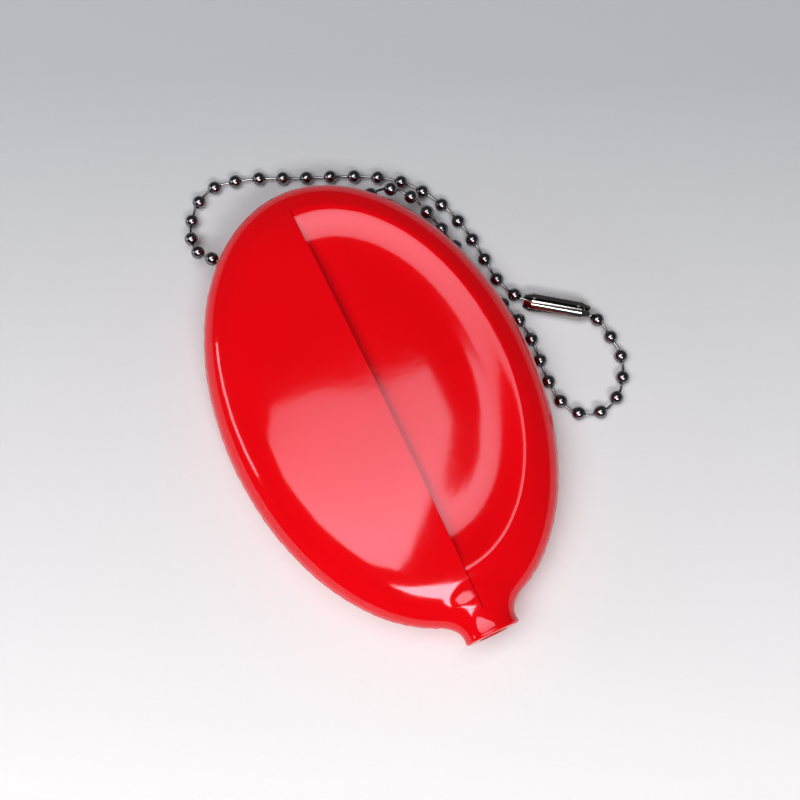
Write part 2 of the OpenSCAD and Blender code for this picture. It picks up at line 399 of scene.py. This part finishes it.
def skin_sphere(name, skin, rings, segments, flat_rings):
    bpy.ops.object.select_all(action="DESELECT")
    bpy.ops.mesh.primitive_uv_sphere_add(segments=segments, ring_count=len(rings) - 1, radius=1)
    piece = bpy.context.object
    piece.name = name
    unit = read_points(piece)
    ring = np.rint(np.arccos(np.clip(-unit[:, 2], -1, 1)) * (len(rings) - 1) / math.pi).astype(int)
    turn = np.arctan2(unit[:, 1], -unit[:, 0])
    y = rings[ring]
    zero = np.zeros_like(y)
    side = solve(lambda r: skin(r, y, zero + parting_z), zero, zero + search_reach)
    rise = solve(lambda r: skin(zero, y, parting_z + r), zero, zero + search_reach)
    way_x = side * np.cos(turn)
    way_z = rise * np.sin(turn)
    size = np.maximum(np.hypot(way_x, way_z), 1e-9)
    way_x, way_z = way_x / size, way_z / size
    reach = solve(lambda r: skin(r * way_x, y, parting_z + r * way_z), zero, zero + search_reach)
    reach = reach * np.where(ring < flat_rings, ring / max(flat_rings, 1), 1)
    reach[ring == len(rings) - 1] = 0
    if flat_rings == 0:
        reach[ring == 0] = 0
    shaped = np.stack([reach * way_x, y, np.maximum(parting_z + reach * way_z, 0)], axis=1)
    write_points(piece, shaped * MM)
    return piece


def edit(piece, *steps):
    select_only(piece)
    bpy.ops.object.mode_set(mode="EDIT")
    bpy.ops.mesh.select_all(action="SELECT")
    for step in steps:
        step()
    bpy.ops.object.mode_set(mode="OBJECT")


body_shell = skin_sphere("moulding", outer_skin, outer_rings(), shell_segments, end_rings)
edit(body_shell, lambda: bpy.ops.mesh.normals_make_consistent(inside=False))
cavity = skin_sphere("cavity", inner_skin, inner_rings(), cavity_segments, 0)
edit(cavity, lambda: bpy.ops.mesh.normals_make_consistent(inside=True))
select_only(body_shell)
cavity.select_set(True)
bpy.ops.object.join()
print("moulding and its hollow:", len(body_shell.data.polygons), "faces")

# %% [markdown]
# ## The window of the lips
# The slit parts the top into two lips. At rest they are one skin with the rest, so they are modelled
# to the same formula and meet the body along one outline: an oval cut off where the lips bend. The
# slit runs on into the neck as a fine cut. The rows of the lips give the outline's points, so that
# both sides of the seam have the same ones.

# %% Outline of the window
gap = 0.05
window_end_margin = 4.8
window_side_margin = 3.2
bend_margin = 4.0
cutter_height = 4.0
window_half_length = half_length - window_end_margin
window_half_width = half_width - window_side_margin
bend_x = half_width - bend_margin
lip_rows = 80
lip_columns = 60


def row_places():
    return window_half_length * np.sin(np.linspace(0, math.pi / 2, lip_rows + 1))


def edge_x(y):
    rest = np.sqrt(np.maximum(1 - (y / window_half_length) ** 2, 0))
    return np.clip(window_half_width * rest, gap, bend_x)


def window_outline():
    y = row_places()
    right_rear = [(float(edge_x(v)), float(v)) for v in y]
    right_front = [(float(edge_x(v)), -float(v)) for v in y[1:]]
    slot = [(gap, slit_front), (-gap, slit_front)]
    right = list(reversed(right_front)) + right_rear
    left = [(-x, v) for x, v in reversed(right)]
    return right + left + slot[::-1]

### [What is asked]
Restate the data above word for word, please.

### [Task response]
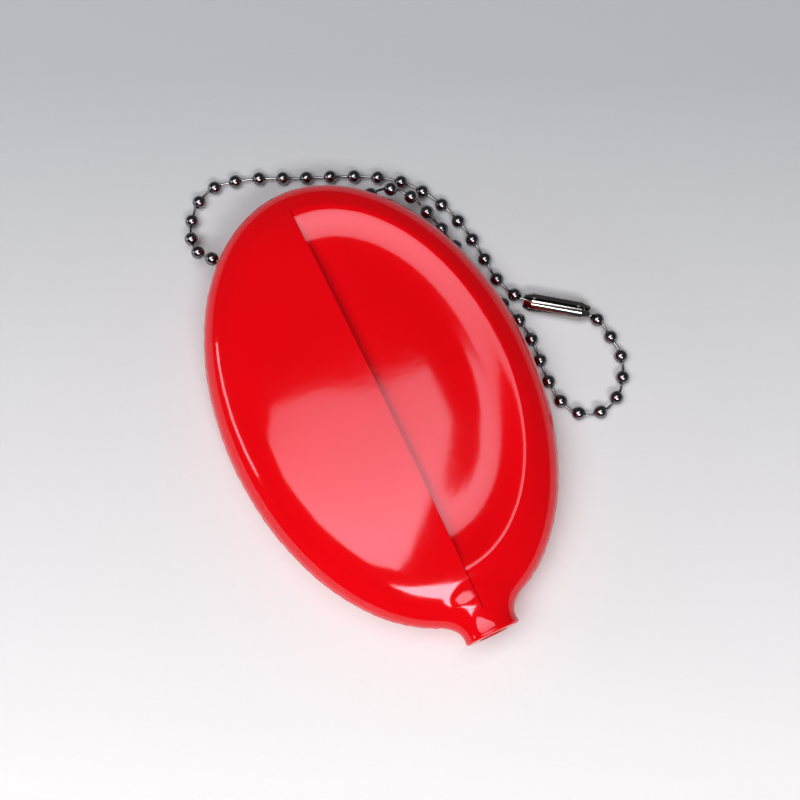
Write part 2 of the OpenSCAD and Blender code for this picture. It picks up at line 399 of scene.py. This part finishes it.
def skin_sphere(name, skin, rings, segments, flat_rings):
    bpy.ops.object.select_all(action="DESELECT")
    bpy.ops.mesh.primitive_uv_sphere_add(segments=segments, ring_count=len(rings) - 1, radius=1)
    piece = bpy.context.object
    piece.name = name
    unit = read_points(piece)
    ring = np.rint(np.arccos(np.clip(-unit[:, 2], -1, 1)) * (len(rings) - 1) / math.pi).astype(int)
    turn = np.arctan2(unit[:, 1], -unit[:, 0])
    y = rings[ring]
    zero = np.zeros_like(y)
    side = solve(lambda r: skin(r, y, zero + parting_z), zero, zero + search_reach)
    rise = solve(lambda r: skin(zero, y, parting_z + r), zero, zero + search_reach)
    way_x = side * np.cos(turn)
    way_z = rise * np.sin(turn)
    size = np.maximum(np.hypot(way_x, way_z), 1e-9)
    way_x, way_z = way_x / size, way_z / size
    reach = solve(lambda r: skin(r * way_x, y, parting_z + r * way_z), zero, zero + search_reach)
    reach = reach * np.where(ring < flat_rings, ring / max(flat_rings, 1), 1)
    reach[ring == len(rings) - 1] = 0
    if flat_rings == 0:
        reach[ring == 0] = 0
    shaped = np.stack([reach * way_x, y, np.maximum(parting_z + reach * way_z, 0)], axis=1)
    write_points(piece, shaped * MM)
    return piece


def edit(piece, *steps):
    select_only(piece)
    bpy.ops.object.mode_set(mode="EDIT")
    bpy.ops.mesh.select_all(action="SELECT")
    for step in steps:
        step()
    bpy.ops.object.mode_set(mode="OBJECT")


body_shell = skin_sphere("moulding", outer_skin, outer_rings(), shell_segments, end_rings)
edit(body_shell, lambda: bpy.ops.mesh.normals_make_consistent(inside=False))
cavity = skin_sphere("cavity", inner_skin, inner_rings(), cavity_segments, 0)
edit(cavity, lambda: bpy.ops.mesh.normals_make_consistent(inside=True))
select_only(body_shell)
cavity.select_set(True)
bpy.ops.object.join()
print("moulding and its hollow:", len(body_shell.data.polygons), "faces")

# %% [markdown]
# ## The window of the lips
# The slit parts the top into two lips. At rest they are one skin with the rest, so they are modelled
# to the same formula and meet the body along one outline: an oval cut off where the lips bend. The
# slit runs on into the neck as a fine cut. The rows of the lips give the outline's points, so that
# both sides of the seam have the same ones.

# %% Outline of the window
gap = 0.05
window_end_margin = 4.8
window_side_margin = 3.2
bend_margin = 4.0
cutter_height = 4.0
window_half_length = half_length - window_end_margin
window_half_width = half_width - window_side_margin
bend_x = half_width - bend_margin
lip_rows = 80
lip_columns = 60


def row_places():
    return window_half_length * np.sin(np.linspace(0, math.pi / 2, lip_rows + 1))


def edge_x(y):
    rest = np.sqrt(np.maximum(1 - (y / window_half_length) ** 2, 0))
    return np.clip(window_half_width * rest, gap, bend_x)


def window_outline():
    y = row_places()
    right_rear = [(float(edge_x(v)), float(v)) for v in y]
    right_front = [(float(edge_x(v)), -float(v)) for v in y[1:]]
    slot = [(gap, slit_front), (-gap, slit_front)]
    right = list(reversed(right_front)) + right_rear
    left = [(-x, v) for x, v in reversed(right)]
    return right + left + slot[::-1]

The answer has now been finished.